Among the witnesses were singer Cassie Ventura and an anonymous woman referred to only as “Jane,” both of whom testified to disturbing incidents of drug-laced coercion, security-controlled isolation, and transactional sex. Combs’ defense dismissed the claims as either consensual or fabricated, framing the prosecution as a smear campaign built on weak corroboration.
Watch a report: Sean ‘Diddy’ Combs trial: Jurors reach verdict on 4 of 5 counts
Prison Awaits as Civil Cases Mount
Despite escaping conviction on federal trafficking counts, the guilty verdict on prostitution charges carries a mandatory minimum sentence under federal law. Combs remains held at the Metropolitan Detention Center in Brooklyn and is expected to face sentencing later this summer.

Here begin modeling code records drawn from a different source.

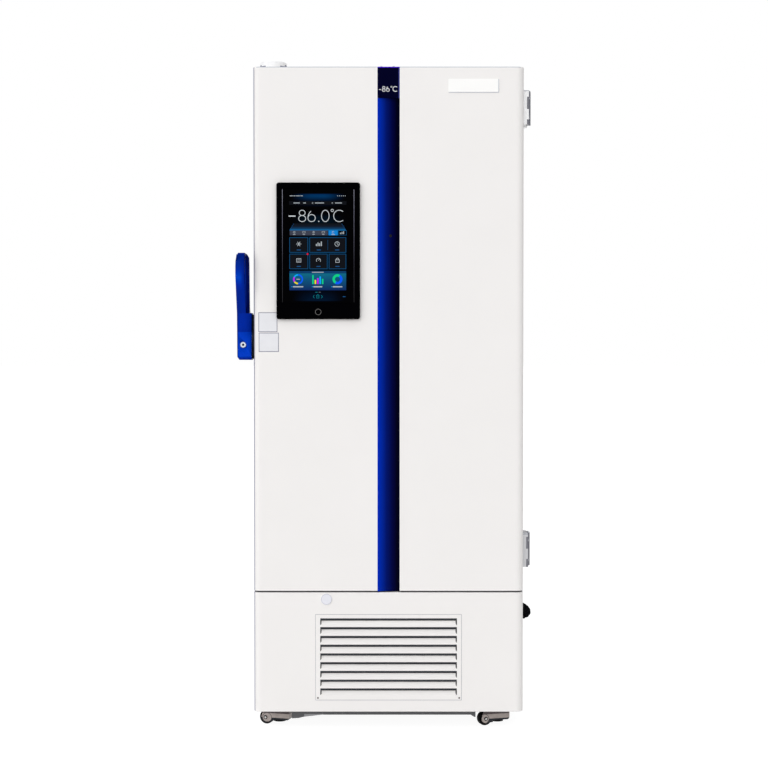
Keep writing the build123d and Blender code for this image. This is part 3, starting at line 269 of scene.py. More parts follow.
def screen_glass():
    """Dark glass over a screen that glows blue at its top, under the reading and at its foot."""
    material, tree, shader = new_material("screen_glass")
    dark, clear = (0, 0, 3), (255, 255, 255)
    bands = gradient(tree, "Z", display_low.z, display_high.z, [
        (0, dark), (0.018, dark), (0.022, (0, 26, 46)), (0.06, (0, 22, 40)), (0.12, (0, 8, 16)),
        (0.18, (1, 12, 18)), (0.2, (2, 26, 38)), (0.75, (2, 22, 32)), (0.78, dark), (0.84, dark),
        (0.9, (0, 26, 48)), (0.935, (0, 54, 96)), (0.953, (0, 44, 82)), (0.957, dark), (1, dark),
    ])
    sides = gradient(tree, "X", display_low.x, display_high.x, [
        (0, dark), (0.11, dark), (0.44, clear), (0.56, clear), (0.89, dark), (1, dark),
    ], "EASE")
    patches = noise(tree, 40)
    lit = mixed(tree, 1, bands, sides, "MULTIPLY")
    feed(tree, shader, {
        "Emission Color": mixed(tree, 1, lit, spread(tree, patches, 0.9, 1.1), "MULTIPLY"),
        "Emission Strength": 1,
        "Base Color": linear(4, 4, 8),
        "Roughness": spread(tree, patches, 0.05, 0.1),
        "Specular IOR Level": 0.03,
    })


def mesh_cloth(name, colour):
    """A woven filter mat seen from close by."""
    material, tree, shader = new_material(name)
    inputs = {"Vector": add_node(tree, "TexCoord", {}).outputs["Object"], "Scale": 160}
    waves = [add_node(tree, "TexWave", inputs, bands_direction=axis).outputs["Fac"] for axis in "XZ"]
    weave = mixed(tree, 0.5, *waves, "MULTIPLY")
    colour = linear(*colour)
    feed(tree, shader, {
        "Base Color": ramp(tree, weave, [(0.1, shade(colour, 0.5)), (0.6, shade(colour, 1.4))]),
        "Normal": bump(tree, weave, 0.6, 0.0006),
        "Roughness": 0.9,
    })


def hinge_paint(name, node):
    """Pale leaves with painted shade: darker on the lower hinge and in a strip at the outer edge; the door's also
    have knuckles in painted shade between lit ones, and a greyer line at each top.
    """
    material = surface(name, (255, 255, 255), 0.42, vary=0.01, blotch=60, grain=800)
    tree = material.node_tree
    low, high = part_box(node)
    knuckle_x, strip_x = door_right + 0.0108, door_right + 0.0162
    shade_grey = (118, 118, 126)
    # painted shade: the lower hinge is darker
    recolour(material, zone(tree, "Z", 0, 1), (212, 212, 214))
    column = zone(tree, "X", knuckle_x, strip_x)
    knuckles = (
        (low.z, ((-0.01, 0.24), (0.55, 0.91))),
        (high.z - hinge_tall, ((-0.01, 0.13), (0.44, 0.81))),
    )
    # painted shade on alternate knuckles
    for start, bands in knuckles if node == "hinge_door_leaves" else ():
        for share_low, share_high in bands:
            band = zone(tree, "Z", start + share_low * hinge_tall, start + share_high * hinge_tall)
            recolour(material, product(tree, column, band), shade_grey)
        top = zone(tree, "Z", start + 0.975 * hinge_tall, start + 1.01 * hinge_tall)
        recolour(material, top, (176, 178, 186))
    # painted shade on the strip along the outer edge
    recolour(material, zone(tree, "X", strip_x, strip_x + 0.1), shade_grey)


def panel_paint_with_edge_shade():
    """White powder coat, with painted shade along the door's left, lower and upper edges."""
    material = surface("white_steel", white, 0.45, vary=0.012, grain=700)
    tree = material.node_tree
    # painted shade: the left corner, the seam under the door and the top edge
    for depth_y, axis, low, high, colour in (
        (shell_high.y, "X", door_left + 0.0002, door_left + 0.0036, (150, 150, 168)),
        (shell_high.y, "Z", shell_low.z - 0.003, shell_low.z + 0.0019, (84, 82, 86)),
        (face_y + 0.003, "Z", door_top - 0.0022, door_top + 0.001, (186, 194, 202)),
    ):
        recolour(material, product(tree, zone(tree, axis, low, high), zone(tree, "Y", -2, depth_y)), colour)


def lock_face():
    """A bright ring round a key way in painted shade, with painted shade on the gap round the plug, told by the
    distance from the plug's middle.
    """
    material = surface("lock_face", (226, 232, 240), 0.3, vary=0.05, blotch=80, specular=0.3)
    tree = material.node_tree
    low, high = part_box("lock_plug")
    far = distance(tree, (low.x + high.x) / 2, (low.z + high.z) / 2)
    # painted shade standing for the key way's hollow
    recolour(material, masked(tree, far, -1, 0.0036), (14, 26, 52))
    # painted shade of the gap round the plug
    recolour(material, masked(tree, far, 0.0076, 1), (70, 96, 160))
    return material


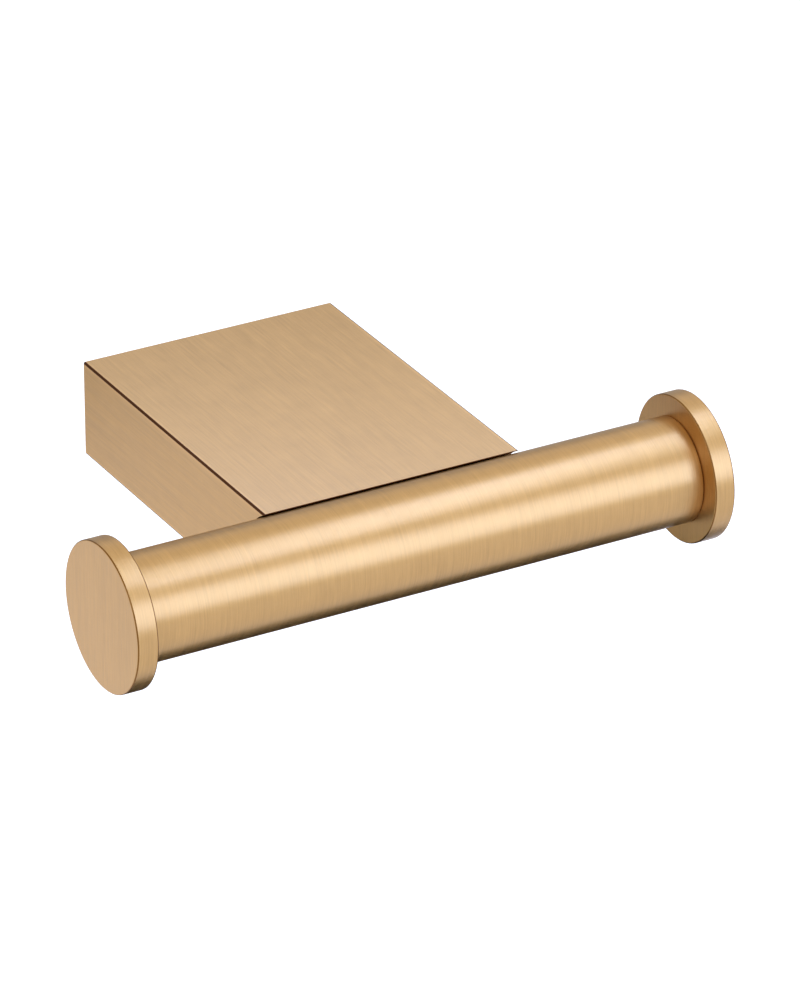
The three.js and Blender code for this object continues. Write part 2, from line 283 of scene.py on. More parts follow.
class SharedGroups:
    """The node groups that the finishes share, each built when it is first asked for."""

    _made: dict[str, bpy.types.NodeTree] = {}

    @classmethod
    def get(cls, build: Callable[[], bpy.types.NodeTree]) -> bpy.types.NodeTree:
        """Gives the group that a function builds, and builds it the first time.

        Args:
            build: the function that builds the group.

        Returns:
            The group.
        """
        if build.__name__ not in cls._made:
            cls._made[build.__name__] = build()
        return cls._made[build.__name__]


@dataclass(frozen=True)
class PaintedHighlightBand:
    """A painted highlight: the lighter band beside a box-shaped piece's long edges."""

    half_width: float
    half_height: float
    width: float = 1.1 * MM
    lift: float = 0.16


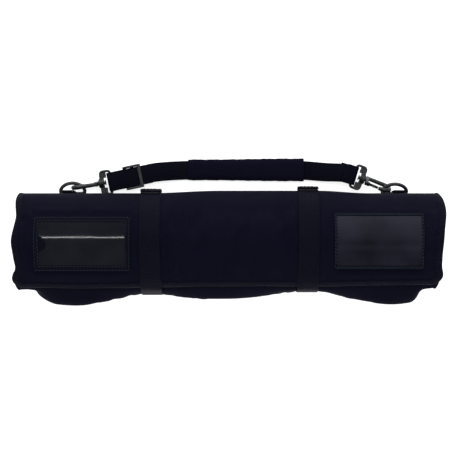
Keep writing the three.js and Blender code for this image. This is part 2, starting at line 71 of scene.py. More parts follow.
ROLL_HALF = x_range("end_binding_right")[1]
SHELL_T = 1.2 * MM
FOAM_T = 4.6 * MM
LINING_T = 1.0 * MM
GAP = 0.35 * MM  # air between two layers of the panel
PANEL_T = SHELL_T + FOAM_T + LINING_T + 2 * GAP
PITCH = 10.15 * MM  # from one turn of the roll to the next
TURNS = 2.15
BINDING = 3 * MM  # the shell ends half of this short of the roll's ends
BIND_W = 9 * MM
TAPE_X = ROLL_HALF - 2 * MM  # middle of the tape along both ends
CLOTH_STEP = 5 * MM  # grid of the simulated cloth
ABOVE_TABLE = 0.1 * MM  # no cloth lies lower

STRAP_LIFT = 2.3 * MM  # how far the straps lift the roll off the table
STRAP_X = {side: centre(f"compression_strap_{side}")[0] for side in SIDES}
STRAP_W = np.ptp(x_range("compression_strap_left"))
STRAP_T = 1.5 * MM

# Middle of each ring's bar and of its tab along X in millimetres, and the ring's tilt in degrees.
RINGS = {"left": (-190.4, -194.4, 6), "right": (203.7, 208.1, 28.3)}
RING_WIRE = 2.2 * MM
BAR = np.array(joint("ring_tilt_left")["pos_m"])
SWING = np.array(joint("strap_swing")["pos_m"])
TAB_W = 15 * MM
TAB_T = 1.3 * MM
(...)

His legal woes are far from over. More than 50 women have filed ongoing civil lawsuits, alleging sexual assault, physical abuse, and psychological manipulation spanning two decades. Many of these lawsuits stem from incidents excluded from the criminal case due to statute limitations or jurisdictional barriers but could now gain traction with the partial conviction in hand.
The courtroom split—a conviction on lower charges, but not the headline crimes—has thrown both Combs’ legal fate and public persona into volatile territory. Whether this outcome signals vindication or prelude to broader accountability remains bitterly contested.